[
389]
Twentieth Michigan Infantry.
Christ's Brigade —
Willcox's Division--Ninth Corps.
companies. | killed and died of wounds. | died of disease, accidents, in Prison, &c. | Total Enrollment. |
Officers. | Men. | Total. | Officers. | Men. | Total. |
Field and Staff | 3 | 1 | 4 | 1 | | 1 | 15 |
Company | A | 2 | 8 | 10 | | 16 | 16 | 101 |
| B | | 8 | 8 | | 16 | 16 | 104 |
| C | 1 | 9 | 10 | 1 | 25 | 26 | 114 |
| D | 3 | 16 | 19 | | 14 | 14 | 123 |
| E | 1 | 15 | 16 | | 14 | 14 | 121 |
| F | | 13 | 13 | 1 | 20 | 21 | 109 |
| G | | 12 | 12 | | 15 | 15 | 101 |
| H | 2 | 8 | 10 | | 21 | 21 | 103 |
| I | 1 | 9 | 10 | | 17 | 17 | 101 |
| K | | 12 | 12 | | 17 | 17 | 122 |
Totals | 13 | 111 | 124 | 3 | 175 | 178 | 1,114 |
124 killed == 11.1 per cent.
Total of killed and wounded, 406; died in Confederate prisons (previously included), 28.

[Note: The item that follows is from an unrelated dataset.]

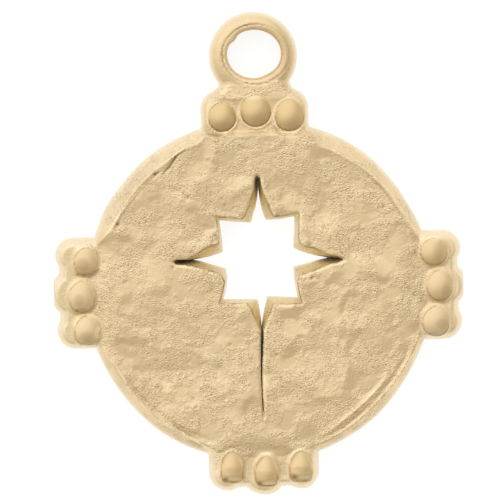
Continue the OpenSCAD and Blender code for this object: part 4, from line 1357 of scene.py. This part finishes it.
# The edge round the star has a painted highlight along it, with a line of painted shade where the
# wall begins. Both are broken, and weak or missing along the slit.
from_star = star_distance(x, y)
broken = 0.6 + 0.4 * np.clip(uneven(x, y, 0.9, 31), -1, 1)
above_slit = np.clip((y - STAR_UP + 3.4) / 0.4, 0.15 + 0.6 * (x > STAR_ACROSS), 1)
light_line = 0.8 * broken * above_slit * np.exp(-((from_star - 0.15) / 0.06) ** 2)
highlight_paint = np.maximum(highlight_paint, light_line)
dark_line = 0.6 * broken * (np.abs(from_star) < 0.02) * part_way(y - STAR_UP + 4.2, 0.5)
shade_paint = np.maximum(shade_paint, dark_line)

# Creases and pits get painted shade, and the thin raised lines get a painted highlight.
for _, _, dark, points in CREASES:
    apart, fade = follow_line(across, down, points)
    line = abs(dark) * np.sqrt(fade) * np.clip(1.3 - np.abs(apart), 0, 1)
    if dark > 0:
        shade_paint = np.maximum(shade_paint, line)
    else:
        highlight_paint = np.maximum(highlight_paint, line)
for pit_across, pit_down, radius, depth in PITS:
    apart = np.hypot(across - pit_across, down - pit_down) / radius
    shade_paint = np.maximum(shade_paint, part_way(depth - 3, 8) * np.exp(-(apart / 0.75) ** 2))

# The star's walls get painted light and shade: pale painted light at the square, most on its lower
# walls, and towards the back where the white floor lights them; warm painted bounce light in the
# points; and painted shade that darkens into the points.
order = np.array([vert[number] for vert in grid.verts])
sunk = heights[order] - np.array([vert.co.z for vert in grid.verts])
on_top = sunk < 1e-6
on_wall = on_star[order]
into_points = np.maximum(np.abs(x - STAR_ACROSS), np.abs(y - STAR_UP))[order]
in_arm = part_way(into_points - 2.7, 0.6)
lower = part_way(STAR_UP - 1.5 - y[order], 0.6)
wall_light = np.maximum((1 - in_arm) * (0.3 + 0.7 * lower), 0.35 * in_arm)
wall_light = np.maximum(wall_light, 0.8 * part_way(sunk - 1.0, 0.6))
masks = {
    "hammered": hammered[order],
    "warm": warm[order],
    # painted shade in patches
    "painted_shade_patches": patches(SHADE_PATCHES)[order] * on_top,
    "rubbed": rubbed[order],
    # painted light on the slopes, and the polish of the ring and neck
    "polish_and_painted_light": np.minimum(polish_and_painted_light, 1)[order],
    # painted bounce light on the walls of the star's points
    "arm_walls_bounce_lit": on_wall * np.minimum(sunk / 0.2, 1) * in_arm,
    # pale outer edges, and painted light on the star's walls
    "pale_edges_and_wall_light": np.where(on_wall, np.minimum(sunk / 0.3, 1) * wall_light, pale[order]),
    # painted highlights
    "painted_highlight": np.clip(highlight_paint, 0, 1)[order] * on_top,
    # painted shade deep in the star's points
    "shaded": on_wall * np.minimum(sunk / 0.2, 1) * part_way(into_points - 4.8 + 0.4 * sunk, 0.7),
    # painted shade in creases, pits and seams, and along the lip and the star's edge
    "painted_shade": np.clip(shade_paint, 0, 1)[order] * on_top,
}

# The finished mesh goes to its place in the frame, with the disc's middle a little below the
# frame's origin, and from millimetres to metres.
DISC_BELOW = 2.525
MILLIMETRE = 0.001
bmesh.ops.translate(grid, verts=grid.verts, vec=(0, -DISC_BELOW, 0))
bmesh.ops.scale(grid, verts=grid.verts, vec=(MILLIMETRE, MILLIMETRE, MILLIMETRE))
SHARP_FROM = 52
casting_mesh = bpy.data.meshes.new("casting")
grid.to_mesh(casting_mesh)
grid.free()
for name, values in masks.items():
    layer = casting_mesh.attributes.new(name, "FLOAT", "POINT")
    layer.data.foreach_set("value", values.astype(np.float32))
casting_mesh.shade_smooth()
casting_mesh.set_sharp_from_angle(angle=math.radians(SHARP_FROM))
casting = bpy.data.objects.new("casting", casting_mesh)
bpy.context.scene.collection.objects.link(casting)

# The metal's finish.
# Gold plate over brass, tumbled to a satin sheen: the hammered face is matt and grainy, the beads
# are the brightest, and the star's walls were never polished and are rougher. Some colours are
# painted light and shade: highlights, shade in creases and seams, light on the slopes that face away
# from the light, and bounce light, pale light and shade on the star's walls. The first values are
# how many grains, specks, patches of grain and stains lie along a metre.
GRAINS = 12500
SPECKS = 10500
PATCHES = 600
STAINS = 420
GRAIN_DEPTH = 0.00009
gold = bpy.data.materials.new("satin_gold")
gold.use_nodes = True
nodes = gold.node_tree.nodes
links = gold.node_tree.links
metal = nodes["Principled BSDF"]
metal.inputs["Metallic"].default_value = 1.0
place = nodes.new("ShaderNodeTexCoord")
# the grain is a little longer across than up and down
stretched = nodes.new("ShaderNodeMapping")
stretched.inputs["Rotation"].default_value = (0.0, 0.0, 0.35)
stretched.inputs["Scale"].default_value = (0.62, 1.0, 1.0)
links.new(place.outputs["Object"], stretched.inputs["Vector"])


def mask(name):
    node = nodes.new("ShaderNodeAttribute")
    node.attribute_name = name
    return node.outputs["Fac"]


def lumps(scale, detail, roughness=0.5, where=place.outputs["Object"]):
    """Soft random lumps from 0 to 1."""
    node = nodes.new("ShaderNodeTexNoise")
    node.inputs["Scale"].default_value = scale
    node.inputs["Detail"].default_value = detail
    node.inputs["Roughness"].default_value = roughness
    links.new(where, node.inputs["Vector"])
    return node.outputs["Fac"]


def spread(value, low, high, start=0.0, end=1.0):
    """Takes a value that runs from start to end to one that runs from low to high."""
    node = nodes.new("ShaderNodeMapRange")
    node.inputs["From Min"].default_value = start
    node.inputs["From Max"].default_value = end
    node.inputs["To Min"].default_value = low
    node.inputs["To Max"].default_value = high
    links.new(value, node.inputs["Value"])
    return node.outputs["Result"]


def combined(how, first, second):
    node = nodes.new("ShaderNodeMath")
    node.operation = how
    links.new(first, node.inputs[0])
    links.new(second, node.inputs[1])
    return node.outputs["Value"]


def tint(share, under, paint):
    """Lays a colour over another, or over a plain one, where a mask says."""
    node = nodes.new("ShaderNodeMix")
    node.data_type = "RGBA"
    if isinstance(under, tuple):
        node.inputs["A"].default_value = (*under, 1.0)
    else:
        links.new(under, node.inputs["A"])
    node.inputs["B"].default_value = (*paint, 1.0)
    links.new(share, node.inputs["Factor"])
    return node.outputs["Result"]


grain = lumps(GRAINS, 1.0, where=stretched.outputs["Vector"])
# it comes in patches
patchy = spread(lumps(PATCHES, 3.0, 0.6), 0.0, 1.0, 0.42, 0.58)
grainy = combined("MULTIPLY", mask("hammered"), spread(patchy, 0.12, 1.0))
# each speck is one small dot, dark or light by chance
dots = nodes.new("ShaderNodeTexVoronoi")
dots.inputs["Scale"].default_value = SPECKS
links.new(stretched.outputs["Vector"], dots.inputs["Vector"])
dot = combined("MULTIPLY", spread(dots.outputs["Distance"], 0.0, 1.0, 0.5, 0.2), grainy)
# The plate's two colours, those that lie over them where a mask says, the dark and light specks
# with the range of chance that makes them, and the colours that lie over the specks.
PLATE = [(0.80, 0.62, 0.375), (0.76, 0.58, 0.34)]
UNDER_SPECKS = {
    "warm": (0.70, 0.515, 0.265),
    # painted shade
    "painted_shade_patches": (0.58, 0.42, 0.22),
    "rubbed": (0.74, 0.587, 0.366),
    # painted light on the slopes
    "polish_and_painted_light": (0.87, 0.68, 0.42),
    # painted bounce light
    "arm_walls_bounce_lit": (0.84, 0.68, 0.34),
}
SPECK_COLOURS = [[0.42, 0.25, (0.30, 0.20, 0.09)], [0.55, 0.75, (0.98, 0.84, 0.58)]]
OVER_SPECKS = {
    # pale edges, and painted light on the star's walls
    "pale_edges_and_wall_light": (0.93, 0.81, 0.60),
    # painted highlight
    "painted_highlight": (1.0, 0.83, 0.53),
    # painted shade
    "shaded": (0.50, 0.40, 0.26),
    # painted shade
    "painted_shade": (0.20, 0.13, 0.06),
}
colour = tint(spread(lumps(STAINS, 3.0), -0.3, 1.3), *PLATE)
for name, paint in UNDER_SPECKS.items():
    colour = tint(mask(name), colour, paint)
for start, end, paint in SPECK_COLOURS:
    chosen = spread(dots.outputs["Color"], 0.0, 1.0, start, end)
    colour = tint(combined("MULTIPLY", chosen, dot), colour, paint)
for name, paint in OVER_SPECKS.items():
    colour = tint(mask(name), colour, paint)
links.new(colour, metal.inputs["Base Color"])
rough = combined("ADD", spread(mask("hammered"), 0.47, 0.42), spread(grain, -0.06, 0.06))
rough = combined("ADD", rough, spread(mask("arm_walls_bounce_lit"), 0.0, 0.2))
links.new(rough, metal.inputs["Roughness"])
bump = nodes.new("ShaderNodeBump")
bump.inputs["Strength"].default_value = 1.0
bump.inputs["Distance"].default_value = GRAIN_DEPTH
links.new(combined("MULTIPLY", grain, grainy), bump.inputs["Height"])
links.new(bump.outputs["Normal"], metal.inputs["Normal"])
casting.data.materials.append(gold)
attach(casting, "root")
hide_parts("pendant")

# The floor.
# A plain white sheet, lit from below like a light table, so that it stays white right up to the
# metal and through the star and the loop. It lies just under the flat back.
FLOOR_DROP = 0.00002
sheet = bmesh.new()
bmesh.ops.create_grid(sheet, x_segments=1, y_segments=1, size=1.5)
bmesh.ops.translate(sheet, verts=sheet.verts, vec=(0, 0, -FLOOR_DROP))
floor_mesh = bpy.data.meshes.new("floor")
sheet.to_mesh(floor_mesh)
sheet.free()
floor = bpy.data.objects.new("floor", floor_mesh)
bpy.context.scene.collection.objects.link(floor)
white = bpy.data.materials.new("light_table")
white.use_nodes = True
paper = white.node_tree.nodes["Principled BSDF"]
paper.inputs["Base Color"].default_value = (0.25, 0.25, 0.25, 1)
paper.inputs["Roughness"].default_value = 1.0
paper.inputs["Specular IOR Level"].default_value = 0.0
paper.inputs["Emission Color"].default_value = (1, 1, 1, 1)
paper.inputs["Emission Strength"].default_value = 0.82
floor.data.materials.append(white)

# The light.
# A white tent stands round the pendant. It is brightest at the upper left, and the gap for the
# camera leaves a darker patch overhead that leans towards the lower edge.
BRIGHT_SIDE = (-0.5, 0.85, 0.7)
DARK_PATCH = (0.3, -0.8, 0.6)
world = bpy.data.worlds.new("tent")
bpy.context.scene.world = world
world.use_nodes = True
tent = world.node_tree
backdrop = tent.nodes["Background"]
towards = tent.nodes.new("ShaderNodeTexCoord")


def dome_part(direction, near, far, low, high):
    """Light that changes with the angle from one direction, from low far off to high near it."""
    dot = tent.nodes.new("ShaderNodeVectorMath")
    dot.operation = "DOT_PRODUCT"
    dot.inputs[1].default_value = Vector(direction).normalized()
    tent.links.new(towards.outputs["Generated"], dot.inputs[0])
    span = tent.nodes.new("ShaderNodeMapRange")
    span.interpolation_type = "SMOOTHSTEP"
    span.inputs["From Min"].default_value = math.cos(math.radians(far))
    span.inputs["From Max"].default_value = math.cos(math.radians(near))
    span.inputs["To Min"].default_value = low
    span.inputs["To Max"].default_value = high
    tent.links.new(dot.outputs["Value"], span.inputs["Value"])
    return span.outputs["Result"]


strength = tent.nodes.new("ShaderNodeMath")
strength.operation = "MULTIPLY"
tent.links.new(dome_part(BRIGHT_SIDE, 40, 72, low=0.74, high=1.36), strength.inputs[0])
tent.links.new(dome_part(DARK_PATCH, 15, 55, low=1.0, high=0.76), strength.inputs[1])
tent.links.new(strength.outputs["Value"], backdrop.inputs["Strength"])
# the bright side is a cool white, and what faces away from it sees warmer light
cast = tent.nodes.new("ShaderNodeMix")
cast.data_type = "RGBA"
cast.inputs["A"].default_value = (1.01, 0.972, 0.875, 1)
cast.inputs["B"].default_value = (0.985, 1.01, 1.06, 1)
tent.links.new(dome_part(BRIGHT_SIDE, 40, 72, low=0.0, high=1.0), cast.inputs["Factor"])
tent.links.new(cast.outputs["Result"], backdrop.inputs["Color"])

# The camera.
# It looks down on the face, tilted a little towards the loop, with the pendant turned slightly.
# The disc's middle, at the back's level, is seen at the pixel SEEN_ACROSS, SEEN_DOWN.
PICTURE = 500
SEEN_ACROSS = 258.35
SEEN_DOWN = 288.5
PIXEL_METRES = PIXEL * MILLIMETRE
SENSOR = 36
DISTANCE = 0.5
TILT = (-0.0175, 0.0963, 1.0)
TURN = 1.5
camera_data = bpy.data.cameras.new("camera")
camera_data.sensor_width = SENSOR
camera_data.lens = SENSOR * DISTANCE / (PICTURE * PIXEL_METRES)
camera_data.clip_start = 0.01
camera_data.clip_end = 10
camera = bpy.data.objects.new("camera", camera_data)
bpy.context.scene.collection.objects.link(camera)
bpy.context.scene.camera = camera
backwards = Vector(TILT).normalized()
upwards = Vector((math.sin(math.radians(TURN)), math.cos(math.radians(TURN)), 0.0))
rightwards = upwards.cross(backwards).normalized()
upwards = backwards.cross(rightwards).normalized()
target = Vector((0, -DISC_BELOW * MILLIMETRE, 0))
target -= rightwards * (SEEN_ACROSS - PICTURE / 2) * PIXEL_METRES
target += upwards * (SEEN_DOWN - PICTURE / 2) * PIXEL_METRES
spot = target + backwards * DISTANCE
camera.matrix_world = Matrix((
    (rightwards.x, upwards.x, backwards.x, spot.x),
    (rightwards.y, upwards.y, backwards.y, spot.y),
    (rightwards.z, upwards.z, backwards.z, spot.z),
    (0, 0, 0, 1),
))
bpy.context.scene.view_settings.view_transform = "Standard"
bpy.context.scene.view_settings.look = "None"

battles. | K. & M. W. | battles. | K. & M. W. |
John Morgan's Raid, Ky. | 7 | Bethesda Church, Va. | 11 |
Blue Springs, Tenn. | 1 | Cold Harbor, Va. | 1 |
Campbell's Station, Tenn. | 7 | Petersburg Assault, Va. (1864) | 17 |
Siege of Knoxville, Tenn. | 7 | Petersburg Mine, Va. | 8 |
Wilderness, Va. | 2 | Petersburg Trenches, Va. | 11 |
Spotsylvania, Va. | 43 | Peeble's Farm, Va. | 6 |
North Anna, Va. | 2 | Fort Stedman, Va. | 1 |
Present, also, at
Fredericksburg, Va.;
Vicksburg, Miss.;
Jackson, Miss.; Lenoir Station, Tenn.; Strawberry Plains, Tenn.;
Ny River, Va.; Weldon Railroad, Va.;
Hatcher's Run, Va.; Fall of
Petersburg.
notes,--Recruited in the Third Congressional District.
It left
Jackson, September 1, 1862, and after a short stay at
Alexandria, Va., joined
McClellan's Army at
Sharpsburg, Md., a few days after the
battle of Antietam.
It was placed in the Ninth Corps, with which it marched to
Fredericksburg, where it was under fire, with a slight loss in wounded men. It was then in the First Brigade (
Poe's), First Division (
Burns's). The regiment accompanied the Ninth Corps to
Kentucky, and on May 10th, 1863, had a brisk fight at Horse Shoe Bend,
Ky., on the
Cumberland River, where it was attacked by
General John Morgan, who was then making his famous raid.
The regiment lost 5 killed, 19 wounded, and 5 missing. Its gallant defence, after being summoned to surrender by a vastly superior force, made this fight a notable one among the minor actions of the war. After participating in the
Vicksburg campaign, and then in the fighting in
East Tennessee, during which
Lieutenant-Colonel W. H. Smith, its commanding officer, was killed in the affair at
Campbell's Station, it returned to
Virginia where it took a prominent part in all the battles of the Ninth Corps in 1864-5.
It entered the
Wilderness campaign in the Second Brigade, Third Division (
Willcox's, afterwards the First Division), and at
Spotsylvania, May 12th, was engaged in the hardest fighting of its whole experience.
It lost that day, 17 killed, 108 wounded, and 19 missing; total, 144.
On June 18, 1864, it participated in the assault of the Ninth Corps at
Petersburg, losing half its men,
Major George C. Barnes falling mortally wounded.
After this battle the regiment numbered only 106 muskets.